### Task directions
Quote exactly, and only, the lines of the material below from the line with "Describe how this" through the line with "Write the JSON".

### Supplied entries
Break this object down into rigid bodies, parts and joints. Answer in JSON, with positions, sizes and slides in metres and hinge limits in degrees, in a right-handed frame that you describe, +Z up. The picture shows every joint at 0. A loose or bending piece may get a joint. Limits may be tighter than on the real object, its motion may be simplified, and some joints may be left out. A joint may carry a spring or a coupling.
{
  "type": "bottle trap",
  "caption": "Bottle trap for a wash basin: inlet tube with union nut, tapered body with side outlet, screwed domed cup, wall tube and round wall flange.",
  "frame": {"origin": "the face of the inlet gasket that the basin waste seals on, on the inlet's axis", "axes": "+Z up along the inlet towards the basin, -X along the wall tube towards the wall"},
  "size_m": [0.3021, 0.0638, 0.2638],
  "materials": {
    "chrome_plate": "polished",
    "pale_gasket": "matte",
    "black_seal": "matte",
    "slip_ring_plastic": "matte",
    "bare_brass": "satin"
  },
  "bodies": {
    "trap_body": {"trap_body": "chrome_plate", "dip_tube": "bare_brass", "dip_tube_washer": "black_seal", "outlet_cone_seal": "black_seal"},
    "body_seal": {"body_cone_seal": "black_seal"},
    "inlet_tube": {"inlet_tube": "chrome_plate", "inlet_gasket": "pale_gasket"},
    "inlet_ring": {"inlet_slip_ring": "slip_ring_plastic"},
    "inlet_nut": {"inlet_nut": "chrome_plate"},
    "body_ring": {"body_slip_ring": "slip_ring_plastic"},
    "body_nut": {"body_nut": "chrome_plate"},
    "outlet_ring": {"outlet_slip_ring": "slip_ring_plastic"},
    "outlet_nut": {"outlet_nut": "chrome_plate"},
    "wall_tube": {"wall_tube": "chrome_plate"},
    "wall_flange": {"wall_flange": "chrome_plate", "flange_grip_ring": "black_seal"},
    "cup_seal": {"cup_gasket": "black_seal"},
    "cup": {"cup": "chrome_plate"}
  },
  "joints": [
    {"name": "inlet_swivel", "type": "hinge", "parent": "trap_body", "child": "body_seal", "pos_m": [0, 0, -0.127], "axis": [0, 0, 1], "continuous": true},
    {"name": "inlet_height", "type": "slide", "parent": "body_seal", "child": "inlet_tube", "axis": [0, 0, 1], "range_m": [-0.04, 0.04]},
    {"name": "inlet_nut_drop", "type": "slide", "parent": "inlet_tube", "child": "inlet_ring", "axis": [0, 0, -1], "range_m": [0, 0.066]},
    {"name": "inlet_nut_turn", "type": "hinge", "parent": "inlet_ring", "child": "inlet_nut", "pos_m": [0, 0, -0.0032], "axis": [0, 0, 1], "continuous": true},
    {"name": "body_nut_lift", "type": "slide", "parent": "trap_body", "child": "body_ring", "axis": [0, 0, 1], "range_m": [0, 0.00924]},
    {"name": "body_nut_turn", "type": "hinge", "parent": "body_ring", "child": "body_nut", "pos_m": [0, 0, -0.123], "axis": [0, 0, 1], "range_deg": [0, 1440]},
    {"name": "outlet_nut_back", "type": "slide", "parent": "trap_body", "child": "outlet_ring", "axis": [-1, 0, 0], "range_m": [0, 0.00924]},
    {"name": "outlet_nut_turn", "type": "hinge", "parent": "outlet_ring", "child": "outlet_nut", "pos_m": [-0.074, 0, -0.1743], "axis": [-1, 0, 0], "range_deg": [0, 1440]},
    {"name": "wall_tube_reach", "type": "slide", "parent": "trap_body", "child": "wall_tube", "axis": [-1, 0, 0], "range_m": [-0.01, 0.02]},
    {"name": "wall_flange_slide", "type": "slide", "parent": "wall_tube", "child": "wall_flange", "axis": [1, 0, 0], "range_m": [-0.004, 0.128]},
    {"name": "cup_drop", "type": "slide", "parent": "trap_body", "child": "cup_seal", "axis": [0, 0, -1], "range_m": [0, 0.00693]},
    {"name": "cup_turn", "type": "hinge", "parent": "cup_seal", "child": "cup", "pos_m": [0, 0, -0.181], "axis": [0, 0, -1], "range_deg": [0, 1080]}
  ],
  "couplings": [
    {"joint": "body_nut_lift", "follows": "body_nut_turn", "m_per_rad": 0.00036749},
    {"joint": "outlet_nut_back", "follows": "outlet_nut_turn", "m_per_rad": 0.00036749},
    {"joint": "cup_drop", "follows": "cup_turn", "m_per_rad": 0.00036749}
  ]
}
...
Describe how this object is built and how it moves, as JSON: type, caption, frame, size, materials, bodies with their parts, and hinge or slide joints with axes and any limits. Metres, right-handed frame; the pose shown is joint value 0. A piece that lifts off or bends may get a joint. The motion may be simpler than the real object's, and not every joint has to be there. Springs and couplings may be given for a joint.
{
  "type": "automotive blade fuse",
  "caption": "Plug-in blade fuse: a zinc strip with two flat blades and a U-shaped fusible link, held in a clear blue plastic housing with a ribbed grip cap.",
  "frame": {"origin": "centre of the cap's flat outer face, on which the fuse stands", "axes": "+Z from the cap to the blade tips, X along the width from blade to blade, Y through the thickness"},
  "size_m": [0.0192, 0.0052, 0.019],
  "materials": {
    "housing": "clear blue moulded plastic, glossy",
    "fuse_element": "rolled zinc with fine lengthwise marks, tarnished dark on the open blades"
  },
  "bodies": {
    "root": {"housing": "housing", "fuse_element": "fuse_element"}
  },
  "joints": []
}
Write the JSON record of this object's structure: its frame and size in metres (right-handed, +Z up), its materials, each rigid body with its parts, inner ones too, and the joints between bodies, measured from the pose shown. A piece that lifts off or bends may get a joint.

### Complete answer
Describe how this object is built and how it moves, as JSON: type, caption, frame, size, materials, bodies with their parts, and hinge or slide joints with axes and any limits. Metres, right-handed frame; the pose shown is joint value 0. A piece that lifts off or bends may get a joint. The motion may be simpler than the real object's, and not every joint has to be there. Springs and couplings may be given for a joint.
{
  "type": "automotive blade fuse",
  "caption": "Plug-in blade fuse: a zinc strip with two flat blades and a U-shaped fusible link, held in a clear blue plastic housing with a ribbed grip cap.",
  "frame": {"origin": "centre of the cap's flat outer face, on which the fuse stands", "axes": "+Z from the cap to the blade tips, X along the width from blade to blade, Y through the thickness"},
  "size_m": [0.0192, 0.0052, 0.019],
  "materials": {
    "housing": "clear blue moulded plastic, glossy",
    "fuse_element": "rolled zinc with fine lengthwise marks, tarnished dark on the open blades"
  },
  "bodies": {
    "root": {"housing": "housing", "fuse_element": "fuse_element"}
  },
  "joints": []
}
Write the JSON record of this object's structure: its frame and size in metres (right-handed, +Z up), its materials, each rigid body with its parts, inner ones too, and the joints between bodies, measured from the pose shown. A piece that lifts off or bends may get a joint.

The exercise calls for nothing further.